**Written task:**
Using the data below, output the first line and every line after it up to and including the line containing "cut(piece, hole)", exactly as written and with nothing added.

Rows from a 3D modeling dataset

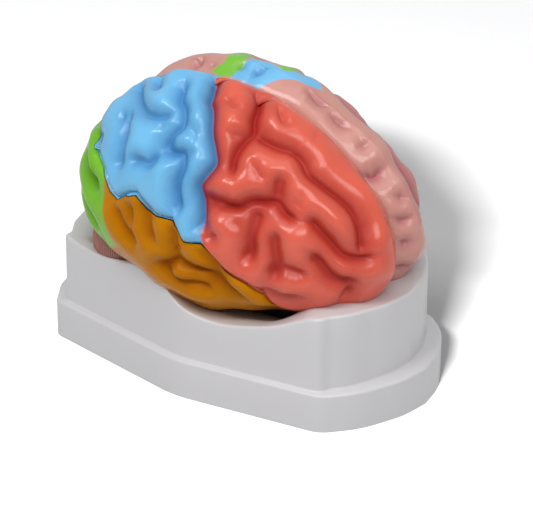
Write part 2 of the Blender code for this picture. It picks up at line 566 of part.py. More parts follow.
def pin(name, spot, length, axis, pieces):
    """A steel pin and its holes in the pieces that it joins."""
    round_bar(name, spot, length, PIN_RADIUS, axis, "steel")
    hole = round_bar(name + "_hole", spot, length + 2 * PIN_END_GAP, PIN_RADIUS + PIN_CLEARANCE, axis, None)
    for piece in pieces:
        cut(piece, hole)


def stand():
    """One moulded shell: plinth, inset wall, wavy rim and bowl, open underneath."""
    outer = plan_ring(0, 0)
    plinth = plan_ring(EDGE_ROUND, EDGE_ROUND)
    wall = plan_ring(SIDE_LEDGE, END_LEDGE)
    rim = rim_height(wall[:, 1])
    flat = np.zeros(SPOKES)
    rings = [(outer, flat), (outer, flat + PLINTH_HEIGHT - EDGE_ROUND), (plinth, flat + PLINTH_HEIGHT),
             (wall, flat + PLINTH_HEIGHT), (wall, rim - EDGE_ROUND)]
    verts = [np.column_stack(r) for r in rings] + bowl_rings(0.0)
    faces = ring_faces(len(verts), SPOKES, closed_start=False)
    obj = new_object("stand", np.vstack(verts), faces, "white")
    face_outward(obj)
    shell = obj.modifiers.new("shell", "SOLIDIFY")
    shell.thickness = WALL * MM
    shell.offset = -1
    return obj


def half_brain(word, side, upper_colour, lower_colour):
    """The four mouldings of one half with the pins and holes that join them."""
    upper = sculpted_half(word + "_frontal_parietal", side, upper_colour)
    lower = place(word + "_temporal_occipital", upper.data.copy(), lower_colour)
    thin_out(lower, HALF_FACETS)
    cut(upper, SEAM_ABOVE)
    cut(upper, STAND_ROOM)
    cut(lower, SEAM_BELOW, "INTERSECT")
    cut(lower, STAND_ROOM)
    x, y, z = CEREBELLUM_CENTRE
    room = [r + CEREBELLUM_GAP for r in CEREBELLUM_RADII]
    hollow = ellipsoid(word + "_cerebellum_room", (side * x, y, z), room, 28, 16)
    passage = stem_half(word + "_stem_room", side, STEM_CLEARANCE, None)
    cut(lower, hollow)
    cut(lower, passage)
    for end, (x, y) in LOBE_PINS.items():
        spot = (side * x, y, seam_height(y, x))
        pin(word + "_" + end + "_pin", spot, LOBE_PIN_LENGTH, "Z", (upper, lower))
    cerebellum = cerebellum_half(word + "_cerebellum", side)
    cut(cerebellum, half_space(word + "_space", side), "INTERSECT")
    cut(cerebellum, passage)
    cut(cerebellum, STAND_ROOM)
    stem = stem_half(word + "_brainstem", side, 0.0, "ivory")
    cut(stem, STAND_ROOM)


for old in list(bpy.data.objects):
    bpy.data.objects.remove(old, do_unlink=True)
PARTS = bpy.data.collections.new("brain_anatomy_model")
CUTTERS = bpy.data.collections.new("cutters")
bpy.context.scene.collection.children.link(PARTS)
bpy.context.scene.collection.children.link(CUTTERS)

SEAM_ABOVE = seam_cutter("seam_above", (0, 0))
SEAM_BELOW = seam_cutter("seam_below", SEAM_GAP)
STAND_ROOM = stand_room("stand_room")
stand()
half_brain("right", -1, "coral", "ochre")
half_brain("left", 1, "beige", "beige")
for held, (y, z) in MIDLINE_PINS.items():
    pair = [PARTS.objects[word + "_" + held] for word in ("right", "left")]
    pin(held + "_pin", (0, y, z), MID_PIN_LENGTH, "X", pair)
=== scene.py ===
"""Looks of the brain anatomy model: four sculpted and painted mouldings, a cerebellum with fine folds,
steel pins and a white moulded stand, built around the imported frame."""

import math

import bmesh
import bpy
import numpy as np
from bpy.props import FloatProperty, FloatVectorProperty, IntProperty, PointerProperty
from mathutils import Matrix, Vector, kdtree


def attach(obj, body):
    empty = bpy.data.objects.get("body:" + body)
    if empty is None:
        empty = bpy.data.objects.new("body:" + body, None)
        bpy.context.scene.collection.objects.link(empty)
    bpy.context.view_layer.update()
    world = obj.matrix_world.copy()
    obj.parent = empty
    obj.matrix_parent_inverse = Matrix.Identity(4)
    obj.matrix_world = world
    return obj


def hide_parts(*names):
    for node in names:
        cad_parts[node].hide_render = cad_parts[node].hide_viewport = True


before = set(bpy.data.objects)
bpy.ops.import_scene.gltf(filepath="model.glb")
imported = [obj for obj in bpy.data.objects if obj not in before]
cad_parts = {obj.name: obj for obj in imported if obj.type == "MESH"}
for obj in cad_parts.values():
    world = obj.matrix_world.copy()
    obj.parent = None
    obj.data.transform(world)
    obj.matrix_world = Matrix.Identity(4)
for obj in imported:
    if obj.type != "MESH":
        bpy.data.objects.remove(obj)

bl_info = {
    "name": "Brain anatomy model",
    "version": (1, 0, 0),
    "blender": (4, 5, 0),
    "location": "View3D > Sidebar > Brain model",
    "description": "Sculpts, paints and stages a take-apart brain model on its stand",
    "category": "Object",
}

MM = 0.001
DOUBLE_DISTANCE = 0.000002
ROOT_BODY = "stand_and_lower_brain"

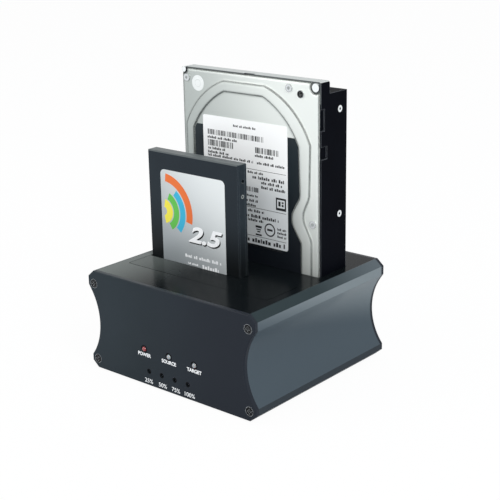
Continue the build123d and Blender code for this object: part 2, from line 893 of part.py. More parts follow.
def ridge_outline(shares, grow):
    """One edge of the ridge: a flat top, platter arcs beside it, and on the right a bend beside the head arm."""
    top_left, top_right, right_bend, *side, left_bend = (hdd_point(*share) for share in shares)
    with BuildSketch() as outline:
        with BuildLine():
            Line(top_left, top_right)
            RadiusArc(top_right, right_bend, hdd_half)
            Polyline(right_bend, *side, left_bend)
            RadiusArc(left_bend, top_left, hdd_half)
        make_face()
        fillet(outline.vertices().group_by(Axis.Y)[0], ridge_corner_share * hdd_height)
        bend_zs = [z for x, z in side[:4]]
        bends = outline.vertices().filter_by(lambda v: v.X > 0 and min(bend_zs) <= v.Y <= max(bend_zs))
        fillet(bends, ridge_bend_share * hdd_height)
        if grow:
            offset(amount=grow, kind=Kind.INTERSECTION)
    return outline.sketch


def make_hdd_cover():
    """Pressed sheet cover with a raised ridge that follows the platters, cut round the corner bosses."""
    corner = 3.0
    ridge_taper = 30.0
    inset_half = hdd_half - cover_inset
    back = ridge_height + cover_thickness
    with BuildSketch() as sheet:
        with Locations((0, hdd_height / 2)):
            RectangleRounded(2 * inset_half, hdd_height - 2 * cover_inset, corner)
    cover = extrude(upright_face(sheet.sketch, back), amount=cover_thickness)
    for x, z, radius in corner_bosses():
        cover -= rod_y(x, 0, back, z, radius + boss_gap)
    outside, inside = (upright_face(ridge_outline(shares, 0), ridge_height) for shares in ridge_shares)
    ridge = extrude(outside, amount=ridge_height, taper=ridge_taper)
    ridge -= extrude(inside, amount=ridge_height, taper=-ridge_taper)
    cover += ridge
    for x, z in cover_screws():
        cover -= rod_y(x, ridge_height, back, z, screw_shank_radius + part_gap)
    return cover


def cover_screws():
    return [hdd_point(*share) for share in cover_screw_shares]


def make_cover_screws():
    """Low round-headed screws through the cover."""
    screws = []
    for x, z in cover_screws():
        screw = rod_y(x, 0, ridge_height, z, cover_screw_radius)
        screws.append(screw + rod_y(x, ridge_height, ridge_height + cover_thickness, z, screw_shank_radius))
    return group(screws)


def make_hdd_label():
    low_share = 0.3225
    high_share = 0.819
    left_share = -0.687
    right_share = 0.557
    corner = 1.5
    x0, z0 = hdd_point(left_share, low_share)
    x1, z1 = hdd_point(right_share, high_share)
    with BuildSketch() as sheet:
        with Locations(((x0 + x1) / 2, (z0 + z1) / 2)):
            RectangleRounded(x1 - x0, z1 - z0, corner)
    return extrude(upright_face(sheet.sketch, ridge_height - damper_thickness), amount=label_thickness)


def make_hdd_damper():
    """Thin damping sheet glued inside the ridge, cut straight at its top, with the label on it."""
    room = 0.5
    top_share = 0.7776
    inside = ridge_outline(ridge_shares[1], -room)
    sheet = extrude(upright_face(inside, ridge_height), amount=damper_thickness)
    return sheet - block(-hdd_half, hdd_half, 0, ridge_height, top_share * hdd_height, hdd_height)


def make_hdd_board():
    """Circuit board screwed into the casting's pocket, cut round the motor hub."""
    y0 = hdd_thickness - hdd_pocket + part_gap
    board = block(-hdd_board_half, hdd_board_half, y0, y0 + hdd_board_thickness, hdd_board_low, hdd_board_high)
    for x, z in hdd_board_screws():
        board -= rod_y(x, y0, y0 + hdd_board_thickness, z, screw_shank_radius + fit_gap)
    return board - rod_y(0, y0, y0 + hdd_board_thickness, well_z, motor_radius + motor_gap)


def make_hdd_board_screws():
    head_height = 0.5
    grip_length = 4.0
    y0 = hdd_thickness - hdd_pocket + part_gap + hdd_board_thickness
    screws = []
    for x, z in hdd_board_screws():
        head = rod_y(x, y0, y0 + head_height, z, cover_screw_radius)
        screws.append(head + rod_y(x, y0 - grip_length, y0, z, screw_shank_radius))
    return group(screws)


# 2.5 inch drive, which its plug holds a little higher than the big one

ssd_corner = 0.8
ssd_case_depth = 5.4
ssd_edge = 0.7
ssd_wall = 1.2
ssd_hole_zs = (14.0, 90.6)
ssd_hole_back = 3.0


def make_ssd_case():
    """Front half of the case: a shallow tray with cut edges, tapped in both sides."""
    hole_radius = 1.25
    hole_depth = 3.0
    boss_radius = 2.6
    case = block(-ssd_half, ssd_half, 0, ssd_case_depth, 0, ssd_height)
    case = fillet(case.edges().filter_by(Axis.Y), ssd_corner)
    case = chamfer(case.faces().sort_by(Axis.Y)[0].edges(), ssd_edge)
    room_half = ssd_half - hole_depth - ssd_wall
    room = block(-room_half, room_half, ssd_wall, ssd_case_depth, plug_room + ssd_wall, ssd_height - ssd_wall)
    for x, z in ssd_screws():
        room -= rod_y(x, ssd_wall, ssd_case_depth, z, boss_radius)
    case -= room
    case -= plug_recess(ssd_x, ssd_thickness)
    for z in ssd_hole_zs:
        for x in (-ssd_half, ssd_half - hole_depth):
            case -= rod_x(x, x + hole_depth, ssd_thickness - ssd_hole_back, z, hole_radius)
    for x, z in ssd_screws():
        case -= rod_y(x, ssd_case_depth - hole_depth, ssd_case_depth, z, board_screw_radius + fit_gap)
    return case


def ssd_screws():
    inset_x = 8.0
    inset_z = 12.0
    return [(side * (ssd_half - inset_x), z) for side in (-1, 1) for z in (inset_z, ssd_height - inset_z)]


def make_ssd_base():
    """Back plate of the case."""
    head_radius = 1.9
    base = block(-ssd_half, ssd_half, ssd_case_depth, ssd_thickness, 0, ssd_height)
    base = fillet(base.edges().filter_by(Axis.Y), ssd_corner)
    base -= plug_recess(ssd_x, ssd_thickness)
    for x, z in ssd_screws():
        base -= rod_y(x, ssd_case_depth, ssd_thickness, z, board_screw_radius + fit_gap)
        base -= rod_y(x, ssd_thickness - ssd_screw_head, ssd_thickness, z, head_radius + part_gap)
    return base


ssd_screw_head = 0.7


def make_ssd_board():
    """Short memory board inside the case, with a row of chips on its front."""
    half = 23.5
    height = 46.0
    thickness = 0.8
    chip = 11.0
    chip_height = 1.2
    chip_pitch = 13.0
    low = plug_room + ssd_wall + part_gap
    y1 = ssd_case_depth - part_gap
    board = block(-half, half, y1 - thickness, y1, low, low + height)
    chip_low = low + (height - chip) / 2
    for x in (-chip_pitch, 0, chip_pitch):
        board += block(x - chip / 2, x + chip / 2, y1 - thickness - chip_height, y1 - thickness, chip_low,
                       chip_low + chip)
    return board


def make_ssd_screws():
    head_radius = 1.9
    grip_length = 2.6
    screws = []
    for x, z in ssd_screws():
        y = ssd_thickness - ssd_screw_head
        head = rod_y(x, y, ssd_thickness, z, head_radius)
        screws.append(head + rod_y(x, y - grip_length, y, z, board_screw_radius))
    return group(screws)


def make_ssd_label():
    half_share = 0.71
    low_share = 0.05
    high_share = 0.897
    corner = 3.0
    height = (high_share - low_share) * ssd_height
    with BuildSketch() as sheet:
        with Locations((0, (high_share + low_share) * ssd_height / 2)):
            RectangleRounded(ssd_width * half_share, height, corner)
    return extrude(upright_face(sheet.sketch, 0), amount=label_thickness)


def make_parts():
    front_bay, rear_bay = bay_ys()
    parts = {
        "shell": make_shell(),
        "front_panel": make_front_panel(),
        "rear_panel": make_rear_panel(),
        "front_panel_screws": make_panel_screws(-1),
        "rear_panel_screws": make_panel_screws(1),
        "rubber_feet": make_feet(),
        "front_bay": make_bay(front_bay),
        "rear_bay": make_bay(rear_bay),
        "front_door": make_closed_door(front_bay),
        "rear_door": swung(make_closed_door(rear_bay), rear_bay, door_open_angle),
        "front_door_pin": make_pin(front_bay),
        "rear_door_pin": make_pin(rear_bay),
        "front_door_spring": make_door_spring(front_bay, 0),
        "rear_door_spring": make_door_spring(rear_bay, door_open_angle),
        "bay_screws": make_bay_screws(),
        "main_board": make_main_board(),
        "front_drive_socket": make_socket(front_bay),
        "rear_drive_socket": make_socket(rear_bay),
        "usb_socket": make_usb_socket(),
        "power_jack": make_power_jack(),
        "power_switch": make_switch_body(),
        "switch_rocker": make_rocker(),
        "copy_button": make_copy_button(),
        "copy_button_switch": make_button_switch(),
        "indicator_board": make_indicator_board(),
        "indicator_header": make_indicator_header(),
        "progress_leds": make_progress_leds(),
        "bridge_chips": make_bridge_chips(),
        "capacitors": make_capacitors(),
    }
    for name, x in zip(lamp_names, lamp_xs()):
        parts[name] = make_lamp(x)
    hdd = {
        "hdd_casting": make_hdd_casting(),
        "hdd_cover": make_hdd_cover(),
        "hdd_cover_screws": make_cover_screws(),
        "hdd_label": make_hdd_label(),
        "hdd_damper": make_hdd_damper(),
        "hdd_board": make_hdd_board(),
        "hdd_board_screws": make_hdd_board_screws(),
        "hdd_plug": make_drive_plug(hdd_x, hdd_thickness),
    }
    ssd = {
        "ssd_case": make_ssd_case(),
        "ssd_base": make_ssd_base(),
        "ssd_board": make_ssd_board(),
        "ssd_case_screws": make_ssd_screws(),
        "ssd_label": make_ssd_label(),
        "ssd_plug": make_drive_plug(ssd_x, ssd_thickness),
    }
    for name, piece in hdd.items():
        parts[name] = placed(piece, hdd_x, rear_bay, hdd_thickness, drive_bottom)
    for name, piece in ssd.items():
        parts[name] = placed(piece, ssd_x, front_bay, ssd_thickness, drive_bottom + ssd_rise)
    return parts


os.makedirs("parts", exist_ok=True)
for node, piece in make_parts().items():
    export_step(piece, os.path.join("parts", node + ".step"))
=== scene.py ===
import math

import bpy
from mathutils import Matrix, Vector


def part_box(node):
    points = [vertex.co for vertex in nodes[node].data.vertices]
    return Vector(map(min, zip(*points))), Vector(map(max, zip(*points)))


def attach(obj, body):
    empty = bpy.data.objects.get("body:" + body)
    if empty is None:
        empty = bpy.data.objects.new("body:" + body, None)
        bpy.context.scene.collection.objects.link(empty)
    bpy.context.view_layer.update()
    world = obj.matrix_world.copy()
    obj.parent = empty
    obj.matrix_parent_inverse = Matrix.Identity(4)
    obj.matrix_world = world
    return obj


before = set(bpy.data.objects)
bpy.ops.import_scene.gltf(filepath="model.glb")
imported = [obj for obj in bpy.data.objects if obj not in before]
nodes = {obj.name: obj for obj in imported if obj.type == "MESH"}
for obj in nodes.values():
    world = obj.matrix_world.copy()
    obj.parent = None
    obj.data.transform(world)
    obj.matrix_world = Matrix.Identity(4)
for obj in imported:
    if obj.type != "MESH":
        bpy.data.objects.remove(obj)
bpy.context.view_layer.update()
scene = bpy.context.scene
scene.view_settings.view_transform = "Standard"

# Camera: right of the front, a little above, as the photograph was taken.
# Its place and roll come from the corners of the two drives, whose sizes are standard.
camera_eye = Vector((0.4278, -0.4900, 0.2798))
camera_target = Vector((0.0104, 0.0, 0.0726))
camera_roll = math.radians(-1.01)
camera_lens = 84.42

bpy.ops.object.camera_add(location=camera_eye)
camera = bpy.context.object
camera.data.lens = camera_lens
facing = (camera_eye - camera_target).to_track_quat("Z", "Y").to_matrix()
camera.rotation_euler = (facing @ Matrix.Rotation(camera_roll, 3, "Z")).to_euler()
scene.camera = camera

# Floor and light: a pale table that fades to white, a bright room and two large soft lamps.
# The camera and the reflections see white, and the lamps and the room give the light.
# From below, the table is left open to view, so the underside shows.
floor_size = 6.0
floor_drop = 0.0002
floor_glow = 0.96
room_strength = 0.66


def display(red, green, blue):
    """A colour as a screen shows it, from 0 to 255, in the linear values of the shaders."""
    shown = (red, green, blue)
    return [(c / 255 / 12.92) if c < 11 else ((c / 255 + 0.055) / 1.055) ** 2.4 for c in shown] + [1.0]


bpy.ops.object.select_all(action="DESELECT")
bpy.ops.mesh.primitive_plane_add(size=floor_size, location=(0, 0, -floor_drop))
floor = bpy.context.object
floor.name = "floor"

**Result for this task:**
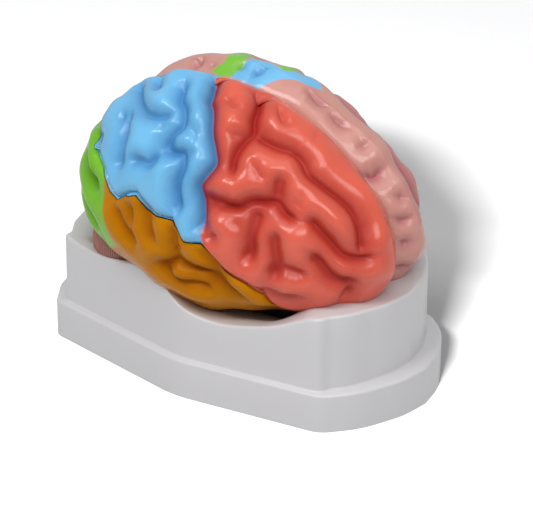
Write part 2 of the Blender code for this picture. It picks up at line 566 of part.py. More parts follow.
def pin(name, spot, length, axis, pieces):
    """A steel pin and its holes in the pieces that it joins."""
    round_bar(name, spot, length, PIN_RADIUS, axis, "steel")
    hole = round_bar(name + "_hole", spot, length + 2 * PIN_END_GAP, PIN_RADIUS + PIN_CLEARANCE, axis, None)
    for piece in pieces:
        cut(piece, hole)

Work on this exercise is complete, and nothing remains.